The Stanley Point property where the new housing project is planned is nearest to the water. Photo / Brett Phibbs
Plans unveiled for site so big it has 16 separate street addresses.
AUCKLAND'S BIGGEST WATERFRONT RESIDENTIAL SITE: • 1.5ha of waterfront land with 16 separate street addresses • Owned by a company whose directors include Berridge Spencer • He is a member of one of NZ's richest families: $720m fortune • Fortune from the Caxton paper empire but now in diverse interests • New Auckland house planned for Berridge and Olivia Spencer • Spencers also own historic Man O'War property, Waiheke Island
A mansion is set to rise on one of Auckland's most scenic waterfront spots on a site featuring 16 separate street addresses - with one real estate industry expert saying its land value alone would top $50 million.
Plans obtained by the Weekend Herald have revealed the future face of a 1.5ha Stanley Pt property near Devonport - including the demolition of an old residence, a stately new "English-cottage style" home, two jetties and a boat shed as big as a small house fronting the magical secluded Secret Cove on Ngataringa Bay.
The home, surrounded by groves of native trees teeming with birds, will be extremely secluded and private and face the northeast.
Much of the land has been in the wealthy Spencer family for three generations, initially in the hands of Berridge Spencer snr, whose son John Spencer died earlier this year in Britain.
Plans for the pending development were submitted to Auckland Council by Wendy Baverstock of planning and resource management consultancy Isle Land. The plans show the 16 addresses owned by one entity.
The NBR Rich List says the Spencer family is one of the country's richest, estimating its wealth this year at $720 million.
Now, a company whose directors include the John Spencer's son, businessman Berridge Spencer - listed by the Companies Office as living in Surrey, England - has made a resource consent application, assessed as not needing notification.
Tokoeka Properties, of which Berridge Spencer is a director, has applied to build on the 15,428sq m site, vast in a city where plots as small as 300sq m are sometimes developed into three-bedroom houses with two-car garages. Tokoeka also owns properties in the name of McLeod and Albon, Baverstock's document showed.
Quotable Value lists the site's main house as dating back to the 1914-1929 period but Baverstock's report cited Veron Building Consultants: "The existing dwelling is in poor physical condition, including showing signs of dampness and rotting. There may also be asbestos present." The house, not visible from the street, had no historical significance and was not a pure example of a Spanish Mission style house due to the extensions in 1936, 1940 and 1959, the report said.

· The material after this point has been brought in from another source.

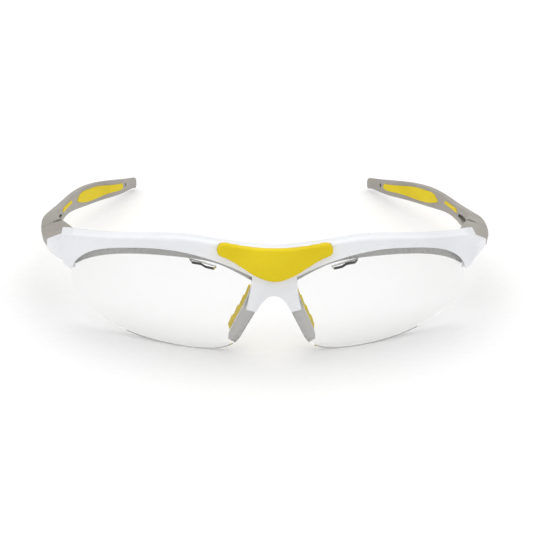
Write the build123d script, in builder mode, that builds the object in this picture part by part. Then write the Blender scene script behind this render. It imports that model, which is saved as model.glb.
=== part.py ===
from build123d import *

# Sports protective goggles: half-rim frame, two clear lenses, soft brow and nose pads, folding temples.
#
# The goggles stand on a table on the lenses' lower edges and the temple tips, facing -Y.
# Left and right are the wearer's: left is +X. One side is modelled, and mirrored in the YZ plane.
# While modelling, y is counted from the foremost point of the lens ball; at the end everything is
# moved so that the origin is the middle of the overall box's base.

import math
import os

# ---- driving dimensions, in mm ----
BALL_RADIUS = 90.0  # outer face of both lenses, one common ball
BALL_HEIGHT = 30.0  # height of the ball's centre over the table
LENS_THICKNESS = 2.0
RIM_THICKNESS = 1.4  # rear rims and nose carrier, behind the lens
FRAME_LIP = 1.8  # white frame in front of the lens
FRAME_ROUNDING = 1.4  # along the top of the bar, front and back
PAD_THICKNESS = 2.6  # brow pad, in front of the frame
PAD_SEAT = 0.8  # depth of the brow pad's seat in the frame
NOSE_PAD_DEPTH = 4.0  # nose pads, behind the carrier
NOSE_PAD_FLARE = 0.12  # how far a pad leans outwards, per mm rearwards
NOSE_PAD_REACH = (4.0, 24.0)  # y over which a pad is lofted, before it is trimmed to its depth

# side rail joints
FRAME_JOINT = (71.4, 36.2, 25.6)  # outer crease, where the frame meets the end block
JOINT_SLANT = 8.0  # degrees, both cuts across the rail, from the X axis
FRAME_JOINT_LEAN = -25.0  # degrees, the frame reaches rearwards under the end block
HINGE_PIN = (68.4, 50.3, 21.8)
HINGE_TILT = 11.0  # degrees, leaning back, square to the drooping temple
HINGE_GAP = 0.3
BARREL_RADIUS = 1.9
BARREL_CLEARANCE_RADIUS = 2.4
BARREL_TOP = 4.2  # from the hinge's middle, along the pin
BARREL_BOTTOM = -3.9
TONGUE_HEIGHT = 3.6
TONGUE_CLEARANCE = 0.15
PIN_RADIUS = 0.8
PIN_CLEARANCE = 0.05
PIN_HEAD_RADIUS = 1.3
PIN_HEAD_HEIGHT = 0.8

BLOCK_SCREW_HEAD = (72.2, 49.0, 21.6)
BLOCK_SCREW_TIP = (67.4, 34.0, 24.4)
BLOCK_SCREW_RADIUS = 0.7
BLOCK_SCREW_HEAD_RADIUS = 1.2
BLOCK_SCREW_HEAD_HEIGHT = 1.0

EYELET_RADIUS = 0.75  # cord hole in the temple tip
EYELET = (51.8, 145.4, 6.1)
TIP_END = 156.4  # y of the temple's rounded end
TIP_HEIGHT = 6.2
TIP_TOE_IN = 19.5  # degrees, how far the rear of the temple turns towards the head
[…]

A new two-level dark brown brick and timber-clad dwelling with steel joinery and chimneys will be "a modern interpretation of an English cottage style", plans for the Stanley Pt property show.
That house will have a 34sq m porte cochere, 77sq m pool room/guest house to the east with bedroom and ensuite, open pergola to link that guest house to the main dwelling, a pool and spa on the northern side of the main new residence, 42sq m outdoor room covered by a glass roof with retractable blinds and a four-car garage, according to planning documents.
The first floor will be 239sq m and have a master bedroom, ensuite, walk-in wardrobe, store room and two additional bedrooms.
Dave Serjeant, the council-appointed duty commissioner who reviewed the application to see whether it should be publicly notified, wrote on August 30 that the resource consent should proceed on a non-notified basis. Documents showed the new house was designed by architects Sumich Chaplin will be for Berridge and Olivia Spencer.
Ollie Wall of Graham Wall Real Estate said the land value alone of the property was mouth-watering.
"A property of that scale on Auckland's waterfront could easily sell in the vicinity of $50 million. It's what the whole world wants and there's no price limit on paradise."
Chris Darby, an Auckland councillor whose family home abuts the property being developed, praised the plans, which Serjeant's report showed would remove 15 protected pohutukawa, macrocarpa and liquidamber trees.
"I'm encouraged by the development. We're dealing with a private estate, in the Spencer family name for three generations and they have held most of that land since the 1920s, with Berridge Spencer snr building the Spanish mission-style house," Darby said.
"The Spencers have proven themselves fearsome protectors of great trees. It's a wonderful park-like estate which many of the locals would say 'that's where all our birds come from' and one of the [city's only] pohutukawa canopies not wrecked by excessive, constant hacking and pruning. The existing house is hardly habitable, run-down, built of very light-weight materials."
The Spencers have proven themselves fearsome protectors of great trees
Serjeant wrote that demolition of the existing house would "have no adverse impact on heritage values given its highly modified nature and limited historic heritage character".
Tree removal would be mitigated by replacement planting, he said. Discretionary activities include extending a driveway into the rootzone of a protected tree, site works exposing 2421sq m of bare earth, demolishing an existing house and establishing four new dwellings on the site, Serjeant's report said.
The Weekend Herald approached Baverstock seeking comment from her client, but had not received that at press time.